Sunday, May 8, 2011

Waste

"Youth is wasted on the young." ~George Bernard Shaw

Yesterday I was thinking about how things become more precious as they become scarce. I was thinking about how in the nineties bandwidth was scarce and computer memory was expensive so people wrote programming that took very little hard drive space and sent emails that used as little bandwidth as possible. Nowadays computer programs are enormous because our hard drives contain gigabytes of space, not megabytes. (My first Mac was a 512Ke and you could not save anything to the hard drive at all.)

This notion of waste carries over to many things in life. Because America has such a vast expanse of land, our mining companies and industries could sprawl wherever they wanted, and leave a mess behind because they assumed there was always more land than we needed. Our expansive attitude toward the land was directly related to its massive availability.

Time is another one of those things that is deceptive. We value it most when we have the least of it available. When we're overwhelmed with responsibilities that squeeze out our "free time" we crave those precious moments we have for collecting ourselves, for recharging our batteries, getting re-centered.

Another facet of time is that when young we believe we have all the time in the world. The reality is that life is finite. We have one life only and how we use it reveals our valuation of it.

Friends are another thing we fail to value when they are abundant. When friends are scarce, how precious they are. But guess what? They were valuable before, too. We often failed to appreciate them as we ought to have.

Money... We often hear or read about people unaccustomed to having money who gain a windfall and don't know how to handle it. It's not uncommon for people who come by wealth unexpectedly and without effort to dismiss their largesse with the adage, "easy come, easy go." Many who went through the Great Depression knew well the hardships imposed by having little money, and the discipline it required of them. For most of us, money doesn't grow on trees. Those who have earned it value it all the more.

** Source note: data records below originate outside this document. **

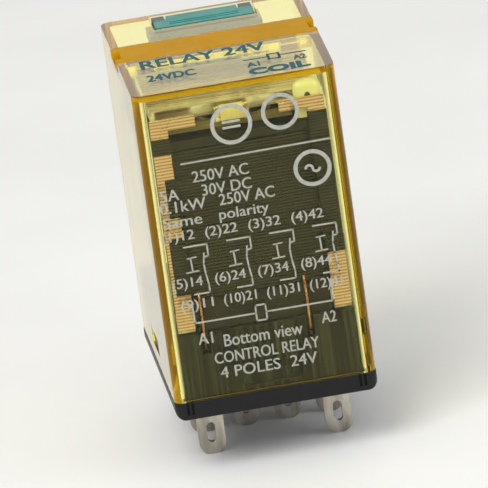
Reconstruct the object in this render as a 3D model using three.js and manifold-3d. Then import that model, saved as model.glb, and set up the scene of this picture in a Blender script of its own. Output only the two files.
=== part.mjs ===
// A four-pole changeover plug-in relay: a black base with fourteen blades, an amber clear cover, and the
// coil, armature, contact card, contacts and indicator inside it. Millimetres, +Z up. The origin is the
// centre of the base's underside, which seats on a socket. The narrow face in front of the coil is at -Y.
import * as THREE from "three";
import { mergeVertices } from "three/addons/utils/BufferGeometryUtils.js";
import Module from "manifold-3d";

const wasm = await Module();
wasm.setup();

// ---- driving dimensions ----
const WIDTH = 21;
const DEPTH = 27.5;
const TOP = 35;
const WALL = 0.9;
const INSET = 0.05; // the cover's faces stand this far inside the base's rim and the marking plate
const FIT = 0.05; // clearance round a piece that sits in a slot or on a face
const CORNER = 1;
const PAST = 1; // how far a cutting tool runs past the face that it cuts
const ARC_STEPS = 4; // straight steps in a quarter turn of a small corner
const COIL_ARC = 5;
const CASE_ARC = 8;
const RIVET_SIDES = 14;
const PIN_SIDES = 16;
const ROUND_SIDES = 24;
const BORE_SIDES = 32;

const FLANGE = 1.8; // height of the base's rim, below the cover
const DECK = 8.6; // top of the base
const BASE_GAP = 0.3; // between the base's upper part and the inside of the cover
const SNAP = { length: 5, height: 4.4, tall: 1.4, reach: 0.7, play: 0.4 }; // lugs that hold the cover
const RECESS = { wide: 3.7, deep: 1.5, up: 0.5 }; // sunk into the underside round each blade
const GROOVE = { x: [8.7, 9.2], wide: 0.25, deep: 0.3, low: 0.5 }; // in the front of the rim
const PANEL = { half: 3.2, low: 2.3, top: 4.5, corner: 0.5, deep: 0.4 }; // sunk into the front wall

const BLADE = { width: 2.8, thick: 0.5, length: 6.4, tip: 1.2 };
const EYE = { width: 0.9, length: 2.1, up: 1.3 }; // the solder eye in a blade, above its tip
const BLADE_X = [-6.6, -2.2, 2.2, 6.6];
const CONTACT_X = [-5.7, -1.9, 1.9, 5.7];
const ROW = { coil: -6.5, common: 0.6, open: 6.2, closed: 10.3 }; // Y of each row of blades
const SHEET = 0.5; // thickness of the terminals' metal

const COMMON_TAB = { y: 4.05, top: 12.2, width: 1.6, low: DECK + 0.15 };
const COIL_LANE = { inner: 7.2, outer: 8, low: DECK + 0.25, tab: 0.4 };
const LANE = { width: 0.7, offset: 0.5, low: DECK + 0.3 }; // the two crossing links of a pole
const PAD = { width: 2.2, low: 11.2, top: 18.4 };
const CONTACT = { radius: 0.85, thick: 0.5, height: 17 };

const SPRING = { width: 2.2, thick: 0.25, y: 8.2, low: 15.6, top: 29.4 };
const MOVING = { reach: 0.75, shank: 0.42 };
const CLOSED_FACE = SPRING.y - MOVING.reach - FIT; // Y of the closed contact's face
const TRAVEL = 0.77; // open gap at the contact
const OPEN_FACE = SPRING.y + MOVING.reach + TRAVEL;

const YOKE = { half: 7.5, front: -11.6, back: 2.6, plate: 1.3, low: 9.6, top: 30.6 };
const CORE = { y: -5.6, radius: 3, poleRadius: 4.2, poleLow: 29.4, top: 30.1 };
const BOBBIN = { halfX: 9.1, halfY: 6.5, tube: 3.9, low: 11, flange: 1, top: 29.2, corner: 1.5 };
const WINDING = { halfX: 8.5, halfY: 6.05, corner: 1.4 };
const TAPE = { thick: 0.3, low: 12.4, top: 27.8 };
const SKIRT = { half: 7, thick: 0.35, low: DECK + 0.1 }; // the bobbin's front wall, before the yoke's foot

const ARMATURE = { half: 8.6, front: -10.3, back: 7.8, low: 30.9, top: 32.1, corner: 0.6 };
const WAIST = { deep: 0.8, y: [2, 3.8] }; // notches in the armature's sides, over the yoke
const CARD = { half: 8.6, front: 5.2, back: 8.9, low: 27, top: 30.6, finLow: 14.5, finThick: 0.5 };
const POST = { pitch: 3.8, side: 1.8, y: 6.5, top: 32.4 };

const PULL = { half: 5, y: [11.4, 12], low: 27.5, top: 30.5, armX: 4.6, armWide: 0.8, armTop: 28.5 };
const RETURN = { low: 15, bend: 24, half: 1.1 };
const FLAG = { inner: 6.1, outer: 9, back: 11.4, thick: 0.45 };

const CHANNEL = { front: -1.3, back: 4.2, depth: 1.1, floor: 0.9 }; // seat of the marking plate
const CLIP = { x: 7.5, width: 1.8, thick: 0.6, length: 0.8, play: 0.3 }; // legs under the marking plate
const PLATE_NOTCH = { deep: 0.7, long: 2.5 };
const WINDOW = { halfX: 5.4, front: 8.3, back: 13.05 }; // opening for the push button and lever
const LEVER = { halfX: 5.2, front: 8.5, neck: 11.2, back: 12.7, low: 34, corner: 0.4 };
const PIN = { y: 12.15, z: 34.3, radius: 0.35 }; // the lever's pins, which turn in the button's ears
const RIB = { y: [9.4, 10], half: 3.6, wide: 0.25, deep: 0.15 };
const BUTTON = { halfX: 5.9, front: 8.95, back: 12.8, low: 32.4, top: 33.4 };
const EAR = { inner: 3.9, front: 11.5, top: 34.9 };
const WEDGE = { half: 3, front: 9.8, tipBack: 10.4, back: 11.1, tip: 29.2, shoulder: 31.2 };

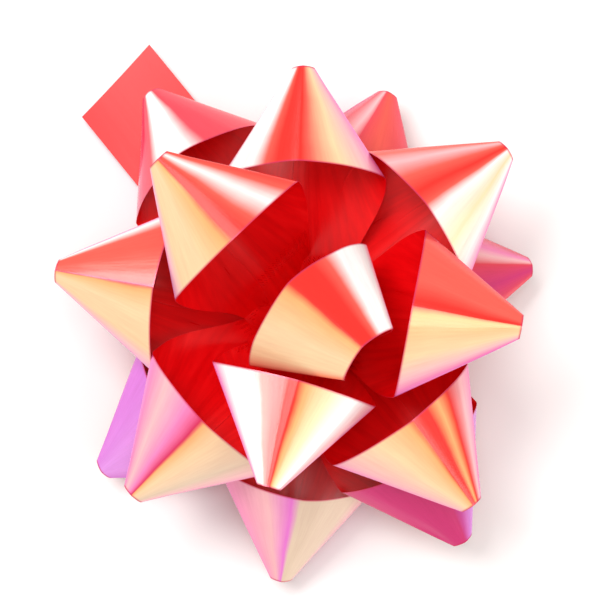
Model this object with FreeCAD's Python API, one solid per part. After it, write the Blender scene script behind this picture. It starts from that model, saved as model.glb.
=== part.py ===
import FreeCAD, Part
import bisect
import math
import os

# Pre-made star gift bow: sixteen loops and one cut end of metallised film ribbon, pinned in a
# pile by a wire staple to a square base card with a peel-off adhesive foam pad below.
# Frame: origin in the middle of the liner's underside, +Z along the bow's axis, +Y its long way.

V = FreeCAD.Vector

# Driving dimensions, millimetres and degrees.
RIBBON_WIDTH = 19.0      # width of the ribbon
FILM = 0.10              # thickness of the film
PLY_PITCH = 0.17         # height taken by each pinned ply of ribbon
LINER_THICK = 0.20
LINER_TAB = 4.0          # how far the liner's finger tab sticks out past the pad
PAD_SIZE = 22.0
PAD_THICK = 1.00
CARD_SIZE = 28.0
CARD_THICK = 0.70
CARD_RADIUS = 2.0
WIRE_RADIUS = 0.25       # staple wire
STAPLE_HALF = 2.5        # half the staple's crown, centre to centre of its legs
STAPLE_BEND = 0.40       # bend radius of the wire's centreline
LEG_HOLE = 0.35          # radius of the holes the legs pass through
LEG_HALF = 3.3           # half width of a pinned leg, and how far it runs past the staple
PIN_FLAT = (5.4, 10.5)   # flat inside the first distance from the axis, free beyond the second
TIP_OFFSET = 3.0         # developed distance from a loop's virtual apex to its blunt tip
FLATNESS = 2.2           # how much wider than high a loop's cross-section is
LOW_LEAN = -12.0         # roll of a lower loop about its own length, so that neighbours clear
HIGH_LEAN = -5.0         # roll of a middle or upper loop
TAIL_LENGTH = 59.0
TAIL_AZIMUTH = 129.0
TAIL_DROP = 0.9          # how much lower than its pin the cut end hangs
TAIL_SLANT = -3.0        # how much further out the cut lies at its counter-clockwise corner
TAIL_WIDENING = (8.0, 24.0)  # distances from the axis where it starts to widen and is full
TAIL_DROOP = (20.0, 34.0)    # distances where it starts to droop and is level again

# Loops from the bottom of the pile upwards: name, azimuth, elevation, and reach from the staple
# to the virtual tip.
LOOPS = [
    ("lower_loop_1", 12, 3, 43),
    ("lower_loop_2", 70, 2, 45),
    ("lower_loop_3", 125, 1, 52),
    ("lower_loop_4", 169, 0, 43.5),
    ("lower_loop_5", 217, 2, 48),
    ("lower_loop_6", 264, 1, 49.5),
    ("lower_loop_7", 304, 4, 51),
    ("middle_loop_1", 38, 23, 49.5),
    ("middle_loop_2", 91, 21, 47),
    ("middle_loop_3", 172, 21, 49),
    ("middle_loop_4", 227, 20, 49),
    ("middle_loop_5", 309, 22, 49.5),
    ("upper_loop_1", 137, 40, 47),
    ("upper_loop_2", 258, 41, 44.5),
    ("upper_loop_3", 352, 39, 48),
]
CENTRE_LOOP = ("centre_loop", -44, 60, 35)
CENTRE_TIP_OFFSET = 12.0
CENTRE_FLATNESS = 1.6
CENTRE_PIN_FLAT = (3.4, 8.0)

PAD_BOTTOM = LINER_THICK
CARD_BOTTOM = PAD_BOTTOM + PAD_THICK
CARD_TOP = CARD_BOTTOM + CARD_THICK
TAIL_LEVEL = CARD_TOP + FILM
FIRST_LEVEL = TAIL_LEVEL + PLY_PITCH
CENTRE_LEVEL = FIRST_LEVEL + PLY_PITCH * len(LOOPS)
CROWN_LEVEL = CENTRE_LEVEL + FILM + WIRE_RADIUS
CLINCH_LEVEL = CARD_BOTTOM - WIRE_RADIUS - 0.02
STEPS_ROUND = 360
TIP_CORNER = 1.0         # rounding where the tip's edge meets the seam between the legs
SEAM_GAP = 0.1           # half the gap between the two legs of one loop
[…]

Life is another thing we find more valuable when we begin to comprehend our mortality. Most of us as kids took it for granted. Live and let live was our motto. If we were healthy we were expansive. Life had endless horizons and we gave no thought whatsoever to ever reaching an endpoint. Our whole way of looking at things was distorted, as were our decisions based on this distortion. We failed to appreciate the preciousness of a day, a month, a year, or many experiences which were all piled on one another as we raced along, oblivious. If we're lucky, something happens to awaken in us an appreciation for this gift.

Today is another day. I hope you're making the most of it, appreciating it... Wake up, take a deep breath and smell the roses.